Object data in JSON
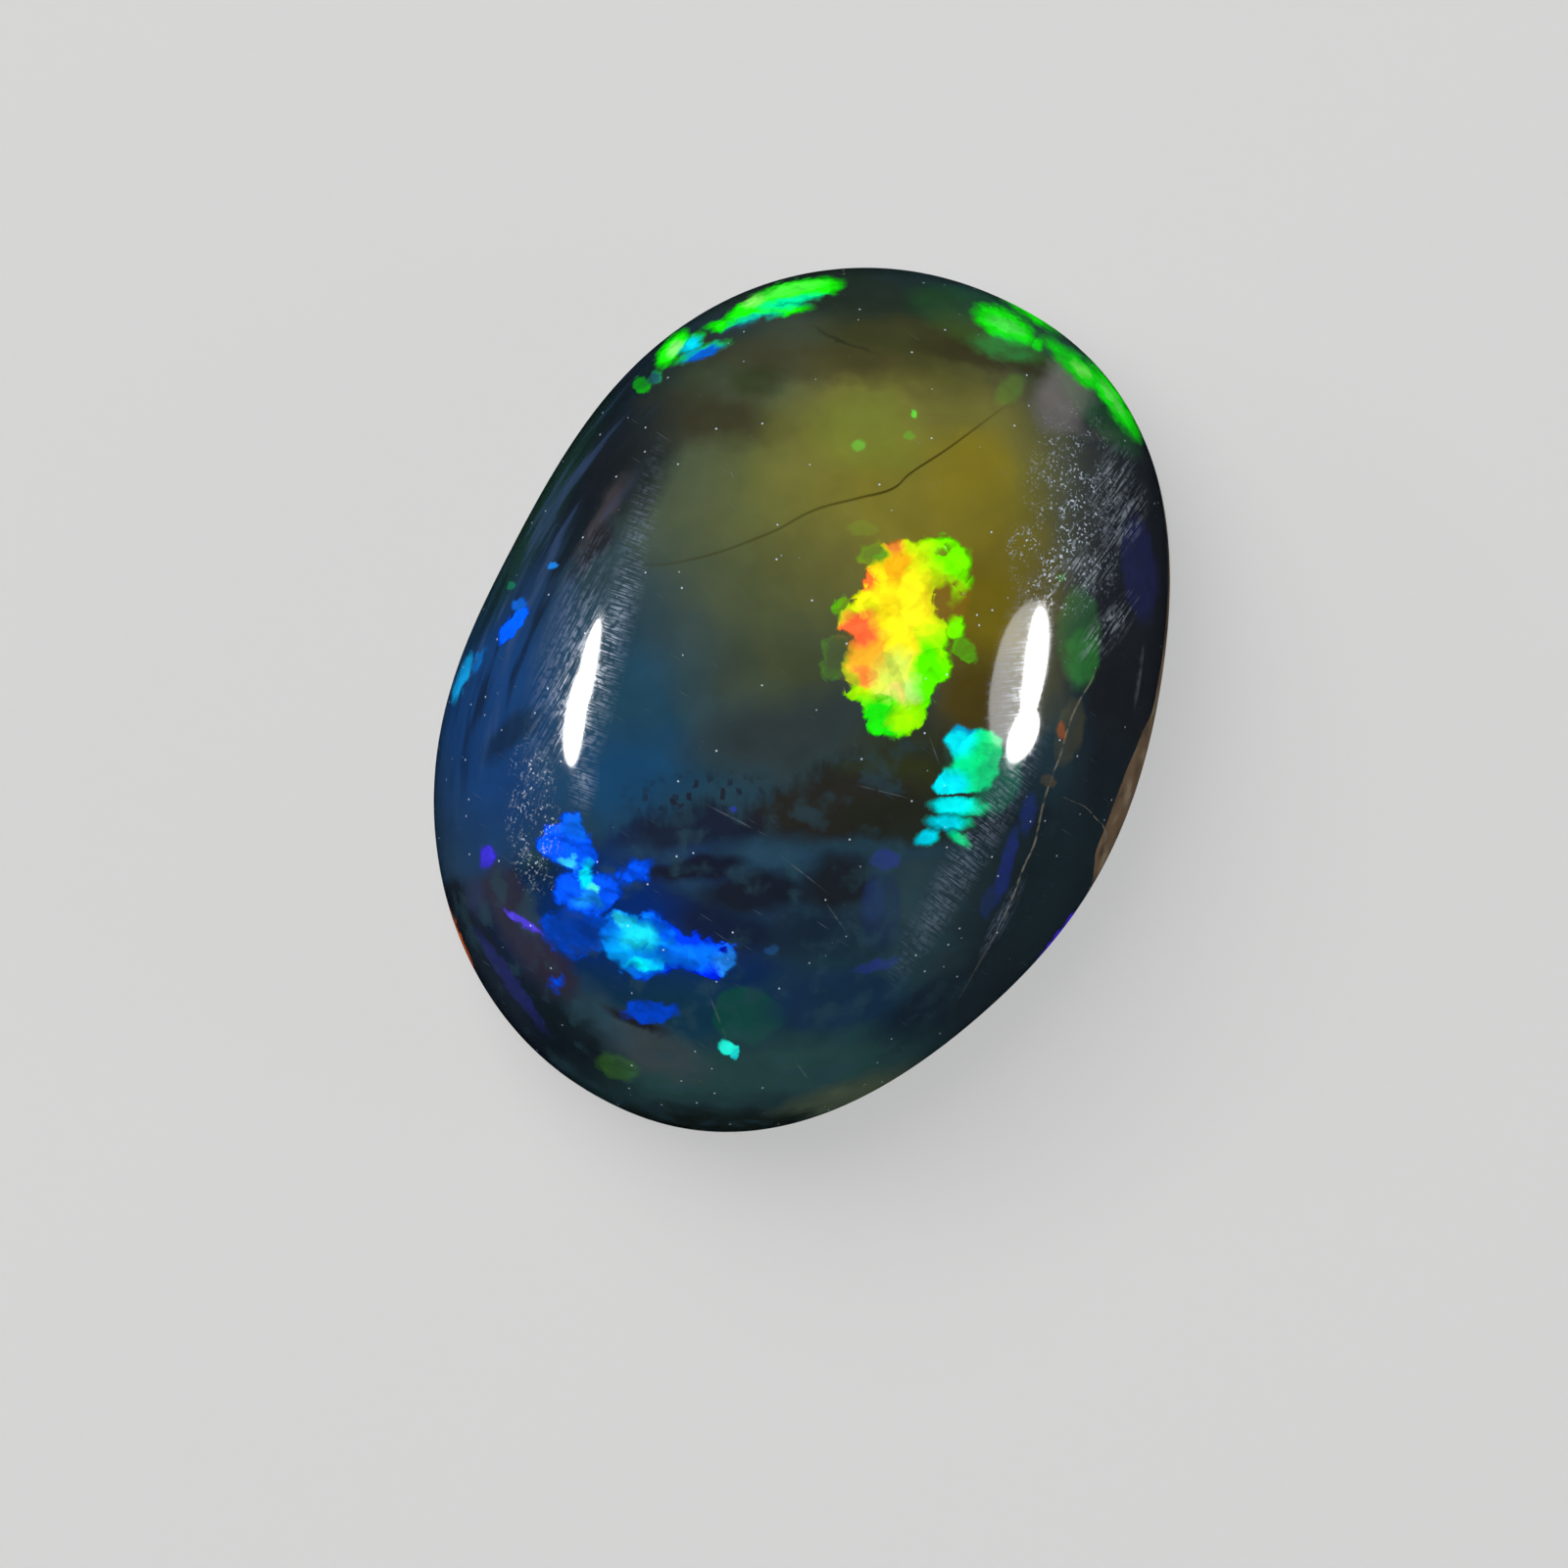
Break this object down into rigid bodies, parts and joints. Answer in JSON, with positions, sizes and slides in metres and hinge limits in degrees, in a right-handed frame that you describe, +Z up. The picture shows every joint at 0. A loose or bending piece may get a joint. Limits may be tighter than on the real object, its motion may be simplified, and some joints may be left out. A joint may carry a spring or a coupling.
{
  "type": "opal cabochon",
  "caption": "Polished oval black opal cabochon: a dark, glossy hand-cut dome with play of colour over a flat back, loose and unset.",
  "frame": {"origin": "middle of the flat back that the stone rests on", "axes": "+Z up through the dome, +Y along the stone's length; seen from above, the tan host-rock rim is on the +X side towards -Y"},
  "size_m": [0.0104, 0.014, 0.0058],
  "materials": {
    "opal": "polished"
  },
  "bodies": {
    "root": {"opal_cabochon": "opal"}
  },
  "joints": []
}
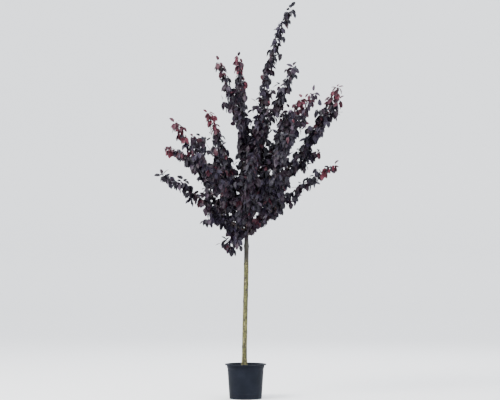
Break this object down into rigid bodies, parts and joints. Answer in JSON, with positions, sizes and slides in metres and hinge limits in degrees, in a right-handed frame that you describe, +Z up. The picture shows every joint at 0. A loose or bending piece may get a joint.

INSTRUCTIONS TO FOLLOW: Return the material exactly as it stands.

ANSWER FOR THIS EXERCISE:
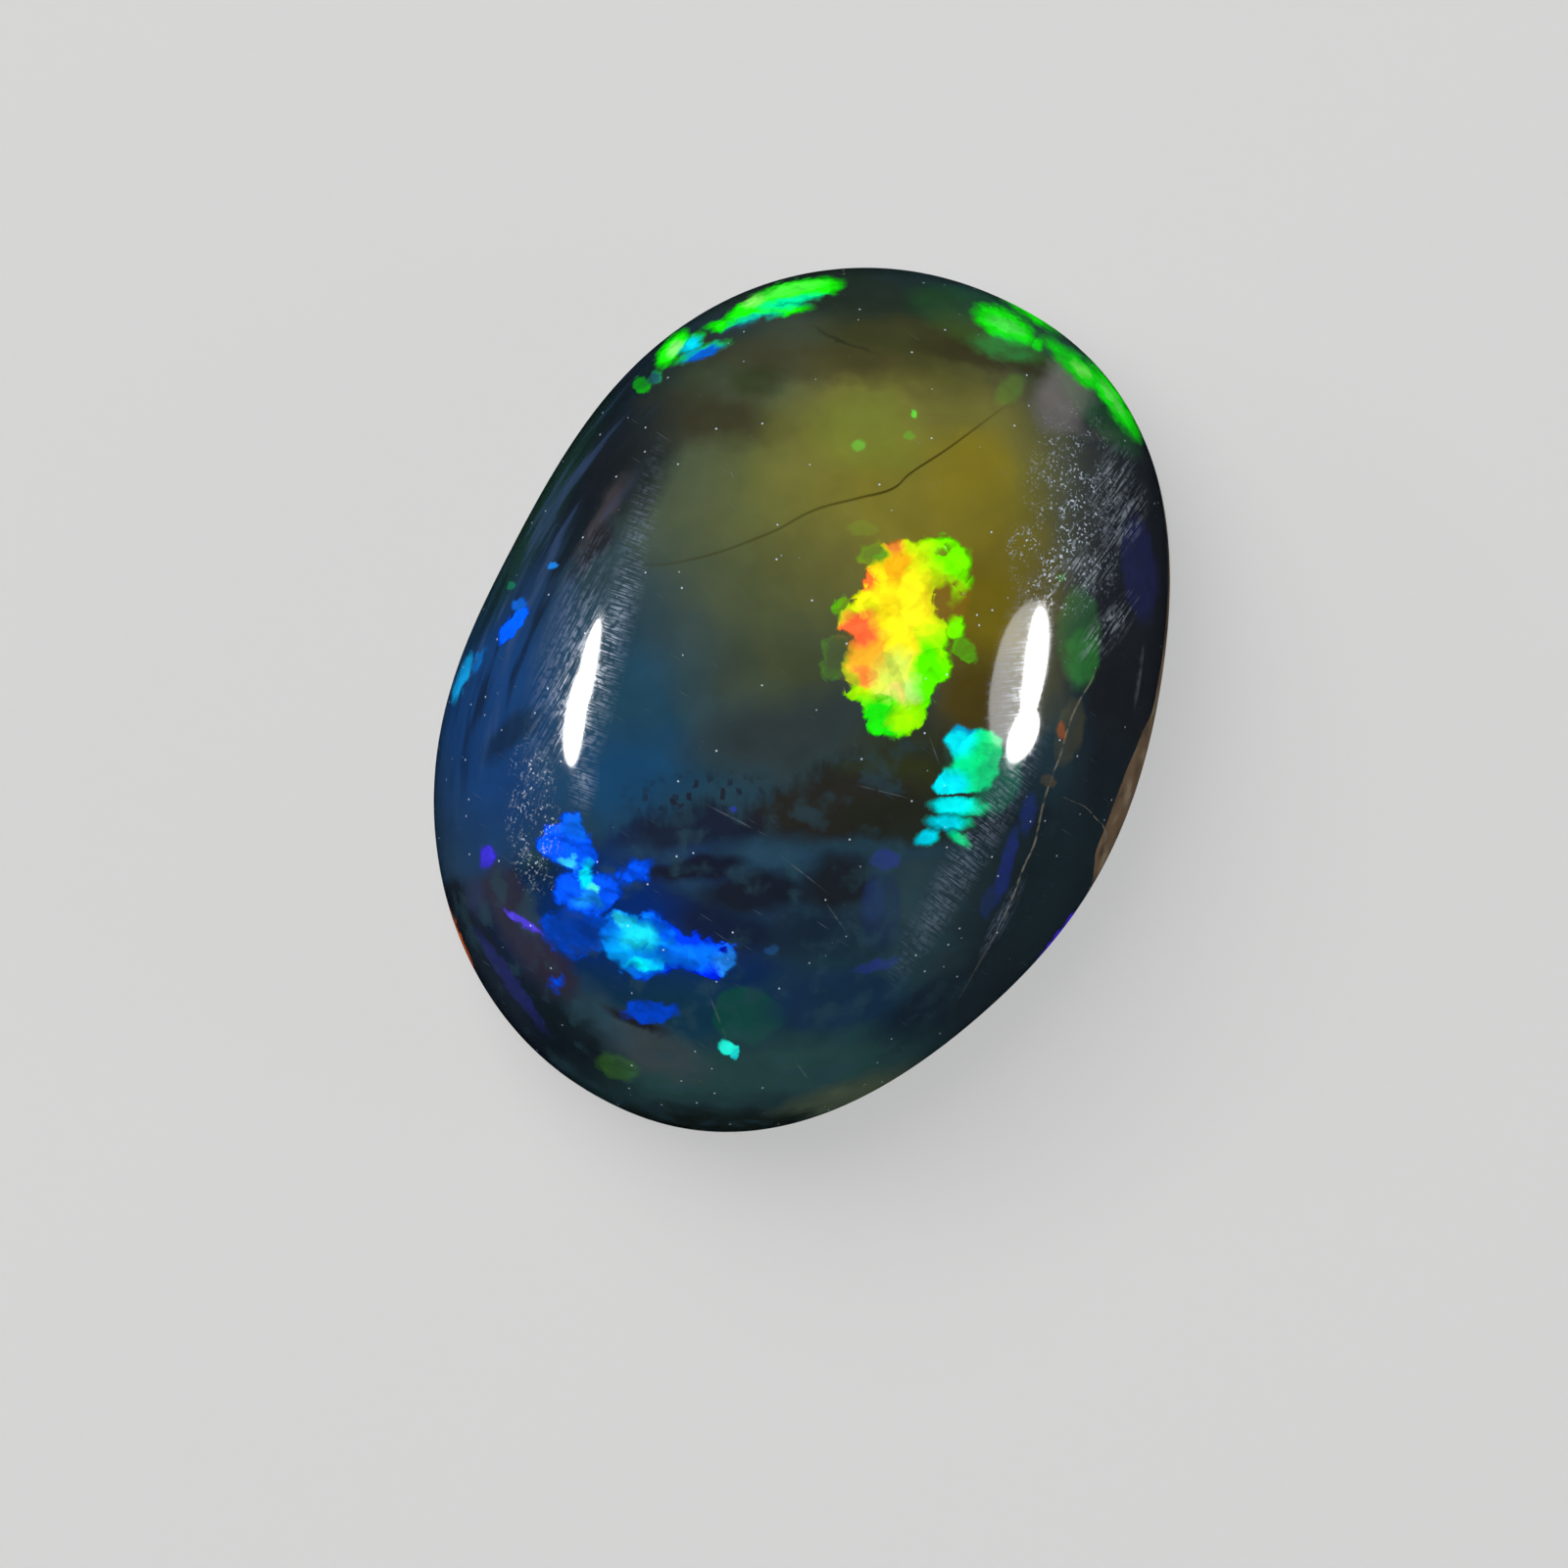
Break this object down into rigid bodies, parts and joints. Answer in JSON, with positions, sizes and slides in metres and hinge limits in degrees, in a right-handed frame that you describe, +Z up. The picture shows every joint at 0. A loose or bending piece may get a joint. Limits may be tighter than on the real object, its motion may be simplified, and some joints may be left out. A joint may carry a spring or a coupling.
{
  "type": "opal cabochon",
  "caption": "Polished oval black opal cabochon: a dark, glossy hand-cut dome with play of colour over a flat back, loose and unset.",
  "frame": {"origin": "middle of the flat back that the stone rests on", "axes": "+Z up through the dome, +Y along the stone's length; seen from above, the tan host-rock rim is on the +X side towards -Y"},
  "size_m": [0.0104, 0.014, 0.0058],
  "materials": {
    "opal": "polished"
  },
  "bodies": {
    "root": {"opal_cabochon": "opal"}
  },
  "joints": []
}
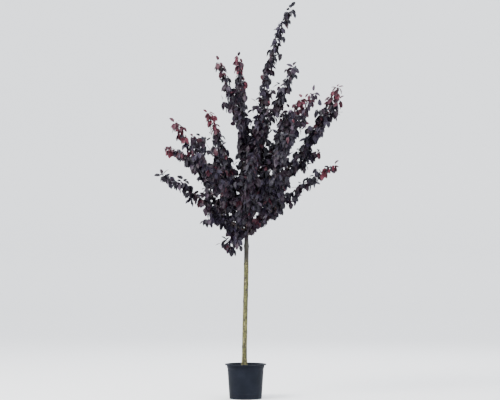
Break this object down into rigid bodies, parts and joints. Answer in JSON, with positions, sizes and slides in metres and hinge limits in degrees, in a right-handed frame that you describe, +Z up. The picture shows every joint at 0. A loose or bending piece may get a joint.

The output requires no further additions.